The short and grammatically questionable life of my Bimbo
by at April 23, 2008 4:22 pm
Sections: Exclusives, Features, Gaming News, Genres, Official-Sites, PCs, Sim, Web-Sites
Sections: Exclusives, Features, Gaming News, Genres, Official-Sites, PCs, Sim, Web-Sites

It’s probably my own fault, so go ahead and blame me from your little internet Heaven. Of course given that I ignored you and didn’t really nurture your social skills or morality, you’re probably either in purgatory or someplace with a more tropical climate.
I’m getting ahead of myself.
On March 26, 2008, there was quite a bit of controversial buzz surrounding a new virtual pet game called Miss Bimbo. Of course like any good video game journalist, my mind instantly clicked: controversy + videogames = page views. I decided to create an account to do some research which would lead to a more informed story.

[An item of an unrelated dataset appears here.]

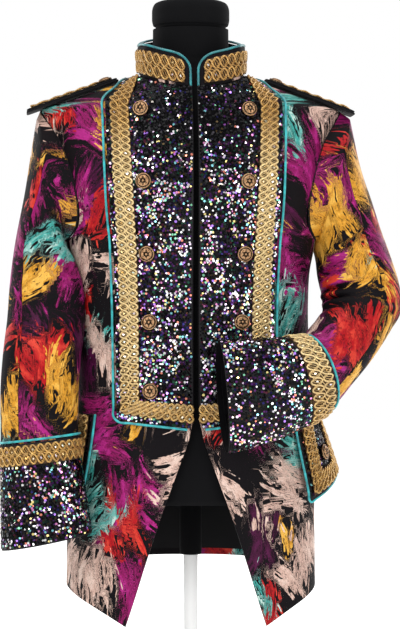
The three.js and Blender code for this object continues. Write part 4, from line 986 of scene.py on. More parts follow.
# A function for the share of eyelets that have a spangle is the argument bright
def addBraid(name, sheet, path, lift, seed, bright, closed=False, pitchScale=1.0, cordScale=1.0):
    start, end = path
    places = np.linspace(start, end, 1600)
    run = runOf(sheet.surface(np.full(1600, 0.5), places))
    loops = max(2, round(run[-1] / (goldBraid["pitch"] * pitchScale)))
    at = lambda share: np.interp(share * run[-1], run, places)
    parts = Parts()
    steps = loops * 10
    share = np.linspace(0, 1, steps + 1)
    if closed:
        share = share[:-1]
    phase = share * loops * math.pi
    row = at(share)
    for middle in goldBraid["rows"]:
        for way in (1, -1):
            across = middle + way * goldBraid["swing"] * np.sign(np.sin(phase)) * np.abs(np.sin(phase)) ** 0.8
            height = lift + goldBraid["lift"] + way * goldBraid["weave"] * np.cos(phase)
            p, n = sheet.at(across, row, height)
            joined = closed and loops % 2 == 0
            parts.tube(p, n, goldBraid["cord"] * cordScale, 5, 0.85, joined)
            across = middle + way * goldBraid["innerSwing"] * np.cos(phase * 2 + way * 0.6)
            height = lift + goldBraid["lift"] + 0.3 - way * goldBraid["weave"] * np.sin(phase * 2) * 0.6
            p, n = sheet.at(across, row, height)
            parts.tube(p, n, goldBraid["inner"] * cordScale, 4, 0.85, closed)
    p, n = sheet.at(0.5 + 0.03 * np.sin(phase * 2), row, lift + goldBraid["lift"] - 0.2)
    parts.tube(p, n, goldBraid["vein"] * cordScale, 5, 1, closed)
    cords = parts.build(f"braid_{name}_cords", looks["gold"])

    tapeRows = at(np.linspace(0, 1, loops * 3 + 1))
    if closed:
        tapeRows[-1] = end
    tape = clothWall(f"braid_tape_{name}_cords", sheet, np.linspace(0.04, 0.96, 7), tapeRows,
                     [looks["tape"], looks["tape"]], lift, goldBraid["tape"])
    del tape["cut"]
    rng = np.random.default_rng(seed)
    centres = (np.arange(loops) + 0.5) / loops
    discs, tints, tones = [], [], np.array([tone(code) for code in goldBraid["spangleTones"]])
    for middle in goldBraid["rows"]:
        p, n = sheet.at(np.full(loops, middle), at(centres), lift + goldBraid["tape"] + 0.8)
        keep = rng.random(loops) < bright(p)
        guide = unit(np.cross(n, np.array([0.3, 0.2, 1.0])))
        tilt = rng.normal(0, 0.16, loops)[:, None]
        b = np.cross(n, guide) * np.cos(tilt) + n * np.sin(tilt)
        size = rng.uniform(*goldBraid["spangle"], loops)[:, None]
        p = p + guide * rng.normal(0, 0.7, loops)[:, None] + np.cross(n, guide) * rng.normal(0, 0.7, loops)[:, None]
        discs.append(hexagons(p, guide, b, size)[keep])
        tints.append(tones[rng.integers(0, len(tones), loops)][keep])
    spangles = discMesh(f"braid_spangles_{name}_cords", np.concatenate(discs), np.concatenate(tints))
    finishPiece(cords, "gold_braid", f"braid_{name}")
    finishPiece(tape, "gold_braid")
    finishPiece(spangles, "sequins")
    return [cords, tape, spangles]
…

Unfortunately, the whole creating-an-account thing didn’t go so well. Media sources writing about Miss Bimbo weren’t the only ones getting heavy traffic. The actual Miss Bimbo site was experiencing a deluge of hits. It wasn’t until March 28, 2008, that I was finally able to create an account without getting an error message.
Alas, my account wouldn’t work. Multiple times I would attempt to log in so I, too, could experience this great and controversial web game. I was thwarted each time. I re-requested my login information. I sent an email asking for assistance. Nothing worked.
So, like Neopets and probably countless other web-based games, I forgot about Miss Bimbo. Until today.
Today (April 23, 2008) I received an unusual email from “noreply” with the title, “Your Bimbo doll is dead :S.” I was just about to send the message to Spam, certain it was a mass email peddling some sex toy and thinking it would feel more comfortable with its own kind, when I noticed mention of my Miss Bimbo username in the first sentence.
I don’t know what was more amusing – the notification letter that could easily be mistaken for sex toy spam or the broken English used to notify my bimbo’s next of kin of her untimely passing.

I was presented with three options – pay 2,000 Bimbo dollars, reset my account or pay actual money to revive her and get 10,000 Bimbo Dollars through allopass.com.
Obviously Miss Bimbo doesn’t know me very well. I won’t pay to play Final Fantasy XI, an online entry in a series from my favorite game developer/publisher, yet they think I’d spend real money to resurrect a virtual pet? Absurd! My Bimbo only had 1,000 Bimbo Dollars to her name, since I had never had the opportunity to play, so that option was out as well. I could have reset the account, which was free, but I know in my heart I’d never come back.
So farewell little Bimbo doll. It is unfair that the time we had together was so short, but life isn’t fair. Chalk it up to my apathetic nature and short attention span. I guess you just weren’t controversial enough to stay in it for the long haul.
Now, I wonder what ever happened to my NeoPets?